*PROBLEM TO WORK ON*
Repeat all of the material exactly as given.

*SOURCE EXCERPT*
|---|

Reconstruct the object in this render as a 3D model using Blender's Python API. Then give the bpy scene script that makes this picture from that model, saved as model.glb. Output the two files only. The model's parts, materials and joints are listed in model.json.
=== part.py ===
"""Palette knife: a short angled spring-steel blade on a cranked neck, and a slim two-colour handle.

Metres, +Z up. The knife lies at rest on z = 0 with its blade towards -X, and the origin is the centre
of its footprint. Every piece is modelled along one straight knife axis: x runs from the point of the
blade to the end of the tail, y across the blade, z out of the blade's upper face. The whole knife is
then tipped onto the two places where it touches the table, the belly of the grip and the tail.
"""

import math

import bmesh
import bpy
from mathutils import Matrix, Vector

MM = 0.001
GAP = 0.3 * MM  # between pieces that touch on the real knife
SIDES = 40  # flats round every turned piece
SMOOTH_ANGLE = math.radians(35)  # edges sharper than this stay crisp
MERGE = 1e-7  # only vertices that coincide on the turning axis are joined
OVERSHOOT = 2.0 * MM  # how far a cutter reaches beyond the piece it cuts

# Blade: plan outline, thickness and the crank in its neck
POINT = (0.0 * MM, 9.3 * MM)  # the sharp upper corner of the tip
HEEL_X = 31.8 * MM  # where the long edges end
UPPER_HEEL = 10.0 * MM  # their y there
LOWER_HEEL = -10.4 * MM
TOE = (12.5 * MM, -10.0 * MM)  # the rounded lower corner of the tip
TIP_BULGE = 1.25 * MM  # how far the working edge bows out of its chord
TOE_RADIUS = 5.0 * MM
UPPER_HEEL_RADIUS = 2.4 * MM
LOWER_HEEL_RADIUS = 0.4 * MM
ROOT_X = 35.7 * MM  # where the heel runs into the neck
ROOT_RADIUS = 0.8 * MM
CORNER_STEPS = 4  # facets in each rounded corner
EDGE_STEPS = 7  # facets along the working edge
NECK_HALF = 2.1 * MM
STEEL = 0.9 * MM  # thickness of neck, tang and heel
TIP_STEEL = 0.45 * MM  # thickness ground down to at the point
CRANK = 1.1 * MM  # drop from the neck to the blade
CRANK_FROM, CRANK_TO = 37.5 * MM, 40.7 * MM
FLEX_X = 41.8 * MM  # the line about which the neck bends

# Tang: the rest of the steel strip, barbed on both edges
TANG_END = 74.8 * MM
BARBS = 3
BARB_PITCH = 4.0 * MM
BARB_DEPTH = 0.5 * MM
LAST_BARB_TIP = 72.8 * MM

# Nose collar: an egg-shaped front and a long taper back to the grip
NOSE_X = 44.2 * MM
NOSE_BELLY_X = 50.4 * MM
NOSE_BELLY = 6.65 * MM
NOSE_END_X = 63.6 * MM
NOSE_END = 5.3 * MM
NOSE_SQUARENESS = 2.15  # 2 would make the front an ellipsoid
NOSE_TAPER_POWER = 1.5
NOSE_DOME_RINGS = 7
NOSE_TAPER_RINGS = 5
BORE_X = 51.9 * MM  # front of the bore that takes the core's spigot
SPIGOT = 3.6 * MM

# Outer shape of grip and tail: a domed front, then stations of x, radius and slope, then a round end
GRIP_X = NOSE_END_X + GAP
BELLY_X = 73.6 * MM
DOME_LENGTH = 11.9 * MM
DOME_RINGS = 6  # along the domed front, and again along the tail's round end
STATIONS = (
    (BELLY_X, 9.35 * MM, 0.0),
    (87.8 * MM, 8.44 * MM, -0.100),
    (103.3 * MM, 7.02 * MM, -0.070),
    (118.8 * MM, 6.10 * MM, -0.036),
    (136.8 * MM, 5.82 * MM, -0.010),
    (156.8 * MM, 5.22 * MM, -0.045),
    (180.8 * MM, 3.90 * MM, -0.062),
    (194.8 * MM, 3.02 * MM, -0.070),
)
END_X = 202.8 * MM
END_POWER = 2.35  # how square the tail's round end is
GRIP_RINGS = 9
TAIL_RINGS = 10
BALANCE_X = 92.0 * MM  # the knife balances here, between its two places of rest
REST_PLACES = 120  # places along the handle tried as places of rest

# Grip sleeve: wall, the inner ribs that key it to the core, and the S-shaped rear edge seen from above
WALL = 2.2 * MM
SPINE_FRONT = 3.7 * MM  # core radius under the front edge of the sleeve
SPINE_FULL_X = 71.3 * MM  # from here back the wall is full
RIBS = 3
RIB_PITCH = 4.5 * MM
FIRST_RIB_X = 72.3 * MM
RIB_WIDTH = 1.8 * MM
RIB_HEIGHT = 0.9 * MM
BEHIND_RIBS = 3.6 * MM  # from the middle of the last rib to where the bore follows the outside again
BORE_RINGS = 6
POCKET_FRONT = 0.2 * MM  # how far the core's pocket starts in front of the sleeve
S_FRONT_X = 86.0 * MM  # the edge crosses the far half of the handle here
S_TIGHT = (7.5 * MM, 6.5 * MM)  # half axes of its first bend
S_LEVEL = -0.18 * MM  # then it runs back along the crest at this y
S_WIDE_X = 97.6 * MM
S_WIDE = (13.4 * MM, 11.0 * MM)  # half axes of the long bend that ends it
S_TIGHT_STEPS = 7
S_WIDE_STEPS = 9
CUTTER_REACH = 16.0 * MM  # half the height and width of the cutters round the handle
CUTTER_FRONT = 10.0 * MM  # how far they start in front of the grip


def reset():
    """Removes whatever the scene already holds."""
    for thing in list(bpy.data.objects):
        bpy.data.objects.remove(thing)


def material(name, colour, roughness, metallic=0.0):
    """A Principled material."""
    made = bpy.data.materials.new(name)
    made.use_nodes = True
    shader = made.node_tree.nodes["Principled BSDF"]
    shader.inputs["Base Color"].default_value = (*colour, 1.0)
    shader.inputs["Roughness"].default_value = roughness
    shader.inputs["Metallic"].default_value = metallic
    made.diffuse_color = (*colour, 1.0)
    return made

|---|

*RESPONSE*
Reconstruct the object in this render as a 3D model using Blender's Python API. Then give the bpy scene script that makes this picture from that model, saved as model.glb. Output the two files only. The model's parts, materials and joints are listed in model.json.
=== part.py ===
"""Palette knife: a short angled spring-steel blade on a cranked neck, and a slim two-colour handle.

Metres, +Z up. The knife lies at rest on z = 0 with its blade towards -X, and the origin is the centre
of its footprint. Every piece is modelled along one straight knife axis: x runs from the point of the
blade to the end of the tail, y across the blade, z out of the blade's upper face. The whole knife is
then tipped onto the two places where it touches the table, the belly of the grip and the tail.
"""

import math

import bmesh
import bpy
from mathutils import Matrix, Vector

MM = 0.001
GAP = 0.3 * MM  # between pieces that touch on the real knife
SIDES = 40  # flats round every turned piece
SMOOTH_ANGLE = math.radians(35)  # edges sharper than this stay crisp
MERGE = 1e-7  # only vertices that coincide on the turning axis are joined
OVERSHOOT = 2.0 * MM  # how far a cutter reaches beyond the piece it cuts

# Blade: plan outline, thickness and the crank in its neck
POINT = (0.0 * MM, 9.3 * MM)  # the sharp upper corner of the tip
HEEL_X = 31.8 * MM  # where the long edges end
UPPER_HEEL = 10.0 * MM  # their y there
LOWER_HEEL = -10.4 * MM
TOE = (12.5 * MM, -10.0 * MM)  # the rounded lower corner of the tip
TIP_BULGE = 1.25 * MM  # how far the working edge bows out of its chord
TOE_RADIUS = 5.0 * MM
UPPER_HEEL_RADIUS = 2.4 * MM
LOWER_HEEL_RADIUS = 0.4 * MM
ROOT_X = 35.7 * MM  # where the heel runs into the neck
ROOT_RADIUS = 0.8 * MM
CORNER_STEPS = 4  # facets in each rounded corner
EDGE_STEPS = 7  # facets along the working edge
NECK_HALF = 2.1 * MM
STEEL = 0.9 * MM  # thickness of neck, tang and heel
TIP_STEEL = 0.45 * MM  # thickness ground down to at the point
CRANK = 1.1 * MM  # drop from the neck to the blade
CRANK_FROM, CRANK_TO = 37.5 * MM, 40.7 * MM
FLEX_X = 41.8 * MM  # the line about which the neck bends

# Tang: the rest of the steel strip, barbed on both edges
TANG_END = 74.8 * MM
BARBS = 3
BARB_PITCH = 4.0 * MM
BARB_DEPTH = 0.5 * MM
LAST_BARB_TIP = 72.8 * MM

# Nose collar: an egg-shaped front and a long taper back to the grip
NOSE_X = 44.2 * MM
NOSE_BELLY_X = 50.4 * MM
NOSE_BELLY = 6.65 * MM
NOSE_END_X = 63.6 * MM
NOSE_END = 5.3 * MM
NOSE_SQUARENESS = 2.15  # 2 would make the front an ellipsoid
NOSE_TAPER_POWER = 1.5
NOSE_DOME_RINGS = 7
NOSE_TAPER_RINGS = 5
BORE_X = 51.9 * MM  # front of the bore that takes the core's spigot
SPIGOT = 3.6 * MM

# Outer shape of grip and tail: a domed front, then stations of x, radius and slope, then a round end
GRIP_X = NOSE_END_X + GAP
BELLY_X = 73.6 * MM
DOME_LENGTH = 11.9 * MM
DOME_RINGS = 6  # along the domed front, and again along the tail's round end
STATIONS = (
    (BELLY_X, 9.35 * MM, 0.0),
    (87.8 * MM, 8.44 * MM, -0.100),
    (103.3 * MM, 7.02 * MM, -0.070),
    (118.8 * MM, 6.10 * MM, -0.036),
    (136.8 * MM, 5.82 * MM, -0.010),
    (156.8 * MM, 5.22 * MM, -0.045),
    (180.8 * MM, 3.90 * MM, -0.062),
    (194.8 * MM, 3.02 * MM, -0.070),
)
END_X = 202.8 * MM
END_POWER = 2.35  # how square the tail's round end is
GRIP_RINGS = 9
TAIL_RINGS = 10
BALANCE_X = 92.0 * MM  # the knife balances here, between its two places of rest
REST_PLACES = 120  # places along the handle tried as places of rest

# Grip sleeve: wall, the inner ribs that key it to the core, and the S-shaped rear edge seen from above
WALL = 2.2 * MM
SPINE_FRONT = 3.7 * MM  # core radius under the front edge of the sleeve
SPINE_FULL_X = 71.3 * MM  # from here back the wall is full
RIBS = 3
RIB_PITCH = 4.5 * MM
FIRST_RIB_X = 72.3 * MM
RIB_WIDTH = 1.8 * MM
RIB_HEIGHT = 0.9 * MM
BEHIND_RIBS = 3.6 * MM  # from the middle of the last rib to where the bore follows the outside again
BORE_RINGS = 6
POCKET_FRONT = 0.2 * MM  # how far the core's pocket starts in front of the sleeve
S_FRONT_X = 86.0 * MM  # the edge crosses the far half of the handle here
S_TIGHT = (7.5 * MM, 6.5 * MM)  # half axes of its first bend
S_LEVEL = -0.18 * MM  # then it runs back along the crest at this y
S_WIDE_X = 97.6 * MM
S_WIDE = (13.4 * MM, 11.0 * MM)  # half axes of the long bend that ends it
S_TIGHT_STEPS = 7
S_WIDE_STEPS = 9
CUTTER_REACH = 16.0 * MM  # half the height and width of the cutters round the handle
CUTTER_FRONT = 10.0 * MM  # how far they start in front of the grip


def reset():
    """Removes whatever the scene already holds."""
    for thing in list(bpy.data.objects):
        bpy.data.objects.remove(thing)


def material(name, colour, roughness, metallic=0.0):
    """A Principled material."""
    made = bpy.data.materials.new(name)
    made.use_nodes = True
    shader = made.node_tree.nodes["Principled BSDF"]
    shader.inputs["Base Color"].default_value = (*colour, 1.0)
    shader.inputs["Roughness"].default_value = roughness
    shader.inputs["Metallic"].default_value = metallic
    made.diffuse_color = (*colour, 1.0)
    return made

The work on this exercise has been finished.